05.04.16
Steven Heller | Essays

The D Word: Psy Ops



Under severe battle conditions a leaflet is just as formidable as a deadly weapon. In wartime, leaflets are designed to convey a message without artifice or conceit and used to undermine a battle-weary soldier’s morale. The variety discussed here is especially virulent when the troops are caught in prolonged engagements, and more susceptible to doubt and despair than to free thought. Given the anxiety of battlefield encounters, even the toughest soldier is psychologically vulnerable. So to train soldiers to withstand the presures, the United States Army (and military forces in general) conduct exercises that teach soldiers to resist emotional assault.
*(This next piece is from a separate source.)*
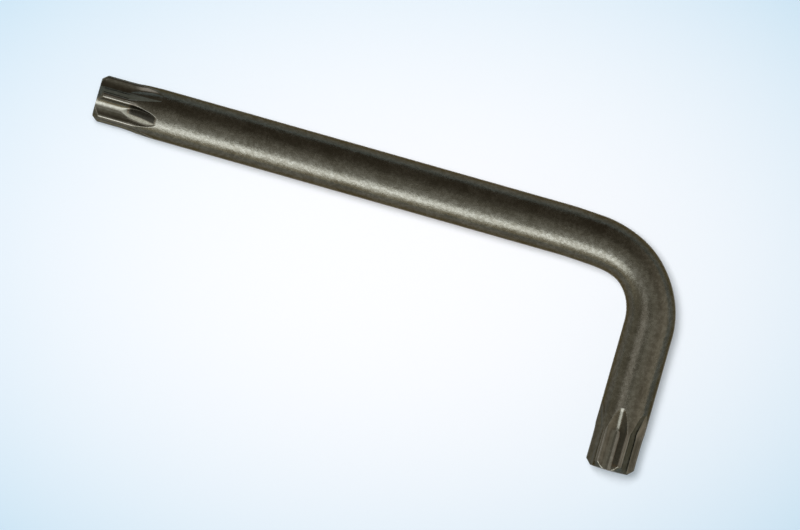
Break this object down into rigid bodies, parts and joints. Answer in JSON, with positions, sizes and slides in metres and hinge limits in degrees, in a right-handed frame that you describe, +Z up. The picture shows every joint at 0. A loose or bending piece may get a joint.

During the 1950s and '60s Cold War, when US defenses were on the ready, the Defense Department’s Psychological Warfare (PsyOps) Division produced simulated enemy leaflets that were routinely dropped from aircraft during field maneuvers in an effort to expose troops to the reality of what they might expect under real battle conditions. Crudely printed on cheap paper usually in black and white, the typography is competent but undistinguished, yet the imagery is suitably menacing. Illustrated in a pulp comic book style, the Aggressor is not given any explicit national characteristics, but has an alien demeanor—while seeming to be unthreatening. 

 

Military maneuvers are rarely a matter of life or death but they do test the mental and physical stamina of soldiers. These leaflets, and others like them, were designed to wreak havoc on psychologically weakened troops during a dangerous junction in warfare—that moment when the decision to fight or surrender must be made. Even in a relatively safe wargame environment there is a strong temptation to cave before collective hardships. As unconvincing as they may seem to those who are not involved, these unsophisticated leaflets had a devasting subliminal impact that military experts sought to quantify through intense simulations.